The New Market Research

Inc. Newsletter

The lesson for other bootstrappers is straightforward. Explore natural settings. Observe. Listen. Really listen. Put aside biases. Analyze. Those are the ingredients of the new market research that blue-chip companies and market-research firms are leaning toward. The beauty, of course, is that unlike market surveys or fancy focus groups, these new methods are quick and can be adapted by any company.

Joshua Macht is an associate editor at Inc.


Virtual Shopping
Have you seen a game like Quake?" Raymond R. Burke, professor of business administration at Indiana University, asks, referring to the video game that features eye-popping graphics of a quake-devastated city. "My idea is to harness that same 3-D horsepower for 3-D market research."

Today, Burke's lab in Bloomington, Ind., with its 20-inch touch-screen monitors and $20,000 PC workstations, is creating a virtual world to determine exactly how products catch a consumer's eye in a store. Computer graphics simulate the feeling of walking past shelves of soap and shampoo, just as a video game might simulate a violent encounter with a kickboxer. And this virtual world is similarly interactive--consumers can pick items off the shelves to examine them more closely and can indicate which items they would buy if this were real-life shopping.

Burke believes that virtual reality is less contrived than a focus group because it offers shoppers product choices in a natural, "cluttered" environment. Companies using his program can instantly change variables like packaging or price and get immediate feedback. Burke's software tracks, records, and tabulates a shopper's moves and hesitations. Not every product can be tested this way, however. Burke doesn't test clothing, for example, because the shopper can't feel the fabric or try on the items.

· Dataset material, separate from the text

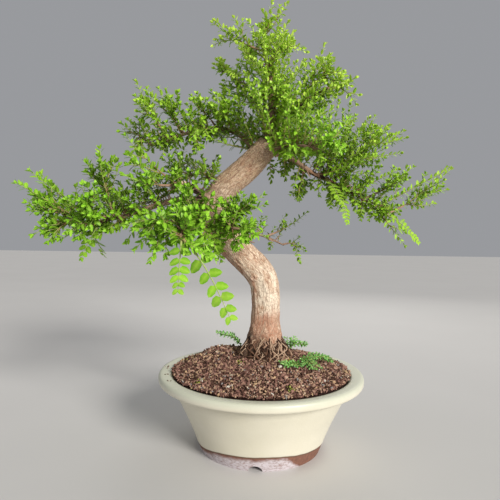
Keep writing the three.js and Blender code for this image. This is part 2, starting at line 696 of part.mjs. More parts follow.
const limbCurves = {};
for (const [name, limb] of Object.entries(LIMBS)) limbCurves[name] = routeCurve(limb.route);
take(boxesAlong(trunkCurve, 0.1, 1, (share) => trunkRadius(share, 0), 22), "wood");
for (const [name, limb] of Object.entries(LIMBS)) {
  const taper = (share) => THREE.MathUtils.lerp(...limb.radii, share) + GAP;
  take(boxesAlong(limbCurves[name], 0, 1, taper, 8), "wood");
}

const sprays = SPRAYS.map(planSpray);
const seedlings = Object.entries(SEEDLINGS).map(planSeedling);

// The wood is one grown piece: trunk, roots, branches and twigs
function woodSolid() {
  let solid = trunkSolid(0);
  for (const [name, limb] of Object.entries(LIMBS)) {
    const oval = (angle) => 1 + 0.06 * Math.cos(2 * angle);
    const taper = (share, angle) => THREE.MathUtils.lerp(...limb.radii, share) * oval(angle);
    const steps = Math.round(limbCurves[name].getLength() / 26) + 1;
    solid = solid.add(limbSolid(limbCurves[name], 5, steps, taper));
  }
  for (const spray of sprays) solid = solid.add(twigSolid(spray));
  const hollow = new THREE.SphereGeometry(1, 8, 6).scale(...KNEE_HOLLOW.size).translate(...KNEE_HOLLOW.at);
  return solid.subtract(solidOf(hollow));
}

const tree = new THREE.Group();
const pieces = [
  ["pot", potSolid(), glaze],
  ["drain_screen", screenSolid(), plastic],
  ["soil", soilSolid([trunkSolid(GAP + 0.1), ...Object.values(SEEDLINGS).map(seedlingHole)]), soilGrains],
  ["trunk_and_branches", woodSolid(), bark],
  ...seedlings.map((seedling) => [seedling.name, spraySolid(seedling), seedlingGreen]),
  ...sprays.map((spray) => [spray.name, spraySolid(spray), foliage]),
];
for (const [name, solid, material] of pieces) {
  const mesh = new THREE.Mesh(geometryOf(solid), material);
  mesh.name = name;
  tree.add(mesh);
}

export default tree;
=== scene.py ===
# A myrtle bonsai in its round glazed pot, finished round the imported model.
# Lengths in the tables are millimetres in the model's frame: +Z up, -Y the front of the tree.
import math
from functools import partial, reduce

import bpy
import numpy as np
from mathutils import Matrix, Vector, kdtree, noise


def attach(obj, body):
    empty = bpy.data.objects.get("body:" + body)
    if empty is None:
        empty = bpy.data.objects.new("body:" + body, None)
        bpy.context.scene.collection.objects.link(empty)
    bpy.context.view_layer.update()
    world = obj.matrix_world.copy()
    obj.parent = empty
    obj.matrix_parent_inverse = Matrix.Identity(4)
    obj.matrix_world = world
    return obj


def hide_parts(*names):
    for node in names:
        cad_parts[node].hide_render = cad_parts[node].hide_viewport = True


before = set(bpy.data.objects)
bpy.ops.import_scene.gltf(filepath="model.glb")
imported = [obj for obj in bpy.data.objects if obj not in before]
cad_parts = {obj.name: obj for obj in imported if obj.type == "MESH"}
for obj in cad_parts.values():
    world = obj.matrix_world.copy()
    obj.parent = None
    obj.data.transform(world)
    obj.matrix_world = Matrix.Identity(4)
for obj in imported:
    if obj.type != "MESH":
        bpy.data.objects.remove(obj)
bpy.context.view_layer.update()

bl_info = {
    "name": "Myrtle bonsai",
    "version": (1, 0, 0),
    "blender": (4, 5, 0),
    "location": "3D View > Sidebar > Bonsai",
    "description": "Builds a myrtle bonsai in a round glazed pot",
    "category": "Add Mesh",
}

MM = 0.001
UP = np.array([0.0, 0.0, 1.0])
FRONT = np.array([0.0, -1.0, 0.0])
CROWN_HEART = np.array([0.0, 90.0, 295.0]) * MM

# The pot's profile, from under its foot up the outside, over the rim and down the inside
POT_OUTSIDE = [(88.5, 0), (90.4, 5), (92.6, 11), (95, 18), (99.3, 29), (106.3, 45), (114.3, 61), (122.3, 77),
               (129.5, 91), (132.6, 95.6)]
POT_RIM = [(138, 96.8), (144.5, 97.2), (148.4, 98.6), (149.9, 101.4), (149.9, 105.8), (148.6, 108.8),
           (145.8, 109.9), (141, 109.8), (136, 109.4), (132.6, 109), (130.6, 107.4)]
POT_INSIDE = [(119, 86), (107.5, 62), (93, 34), (80, 16.5), (14, 15), (14, 7), (77.5, 7), (79.5, 0)]
POT_STEP = 2
# The notches in the foot: where they stand round it in degrees, then the width and height of each
POT_NOTCHES = (-95, 25, 145)
NOTCH_SIZE = (9.6, 8.2)
NOTCH_DEPTH = 22
FOOT_RADIUS = 83.5
# The glaze ends outside this radius and below this height
OUTSIDE_RADIUS = 86
GLAZE_END = 60
GLAZE_THICKNESS = 0.6

# The trunk: points of its middle line, and its radius at each of them
TRUNK_ROUTE = [
    (5, 0, 77), (5, 0, 117), (5, 0, 135), (6, 0, 155), (6, 0, 180), (6, 0, 215), (-2, 0, 250),
    (-34, 1, 285), (-66, 3, 316), (-77, 4, 348), (-60, 0, 376), (-24, -5, 408), (7, -6, 442),
]
TRUNK_RADII = [24, 43, 36.5, 26.6, 21.3, 20.3, 21, 21.5, 20.5, 21, 19.5, 18.5, 16.5]
KNEE_HOLLOW = ((-94, -14, 370), (9, 9, 7))
# Knots and pits in the bark: place, radius, height of the lip, depth of the middle, redness
KNOTS = [((-14, -21, 248), 5.5, 1.2, 1.2, 1), ((-19, -19, 268), 3, 0, 1.8, 0.3),
         ((2, -22, 196), 3, 0.6, 0.6, 0.6)]
ROOT_TIPS = [(78, -20, 73), (20, -74, 71), (-62, -42, 75), (-50, 56, 73), (34, 70, 71)]

# The branches: middle line, radius where it starts and radius at its tip
LIMBS = {
    "leader": ([(4, -5, 430), (7, -6, 470), (11, -6, 507), (5, -10, 544), (-3, -15, 575)], 6.5, 2.2),
    "apex_left": ([(8, -5, 480), (-18, 12, 520), (-45, 20, 550)], 3.2, 1.8),
    "apex_right": ([(10, -5, 477), (52, 0, 505), (90, 0, 527)], 3.6, 1.8),
    "left_top": ([(-8, -4, 430), (-32, 15, 458), (-60, 28, 472), (-90, 28, 472), (-130, 16, 458),
                  (-167, 0, 441)], 4.6, 2),
    "left_low": ([(-70, 2, 355), (-100, -12, 361), (-138, -28, 355), (-190, -46, 335),
                  (-240, -65, 321)], 6.5, 2.2),
    "knee_stub": ([(-74, 0, 357), (-95, -8, 373), (-117, -15, 383), (-134, -20, 380)], 7, 4),
    "knee_front": ([(-72, -8, 357), (-100, -40, 377), (-125, -66, 375)], 3.4, 1.9),
    "right": ([(0, -2, 433), (36, 12, 429), (58, 22, 418), (78, 28, 406), (102, 32, 396),
               (124, 35, 387)], 5, 2.6),
    "right_far": ([(92, 31, 400), (135, 48, 383), (178, 65, 361), (198, 75, 345)], 3, 1.9),
    "right_up": ([(84, 29, 404), (118, 38, 420), (150, 45, 437)], 2.8, 1.8),
    "right_front": ([(4, -10, 433), (40, -45, 435), (75, -70, 425)], 3.4, 1.8),
    "front": ([(-70, -8, 350), (-88, -50, 343), (-100, -88, 323), (-106, -112, 307)], 3.6, 1.9),
    "front_right": ([(-66, -8, 335), (-55, -45, 327), (-42, -72, 319)], 3, 1.8),
    "back": ([(-42, 5, 297), (-10, 50, 311), (15, 85, 305), (38, 108, 295)], 3, 1.8),
    "back_left": ([(-50, 5, 385), (-90, 50, 405), (-120, 85, 410)], 3.4, 1.8),
    "back_right": ([(2, 2, 435), (30, 50, 445), (62, 90, 443)], 3.4, 1.8),
}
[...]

Burke's technique has already attracted big-name clients like Goodyear Tire and General Mills, but he believes that virtual market research will prove itself increasingly relevant to small companies. "As the price of computers comes down and as 3-D graphics become easier to do on the low end," he says, "we'll see these types of simulations used much more frequently." --Mike Hofman


Why The New Market Research?
We asked Roger D. Blackwell to help make sense of the impact that accelerating product cycles has had on market research. In his role as professor of marketing at Ohio State University and as an independent consultant to companies such as Victoria's Secret and J.C. Penney, Blackwell spends his time studying consumer behavior and the retail sector.

INC. : Why is it more important than ever for companies to speed up their market research?

BLACKWELL: Fierce competition. There are too many companies chasing too few consumers, and the survivors are getting better and better at providing what consumers want. In the past, many companies faced competition from great, average, and bad companies. But the bad and the average are being eliminated rapidly, and we are left with only top-notch companies that are more likely to strive to have what the consumer wants. That puts pressure on all the surviving corporations, whatever their size, to conduct precise and speedy market research so they can offer products that match consumers' desires sooner than the competition.

Product cycles have shortened in part because new products and product improvements have come from countrywide chains. A good idea in one part of the country quickly rolls out across the landscape. Local companies no longer have the luxury of waiting years before their competitors come up with better ideas. Now new products that have been tested elsewhere--including in other countries--quickly become competitive with local products. Honda, for example, has cut conception-to-production time from years to a matter of months. Technological advances in product design and development also have greatly sped up the pace of new-product offerings.

INC. : Does consumer opinion change more rapidly today?

BLACKWELL: For sure. Information now travels so quickly that consumers learn about new products and competitive improvements almost immediately. If Intel has a problem with a new chip, the information flies over the Internet in nanoseconds.

INC. : Does information that flies around so quickly force the company owner to make faster decisions?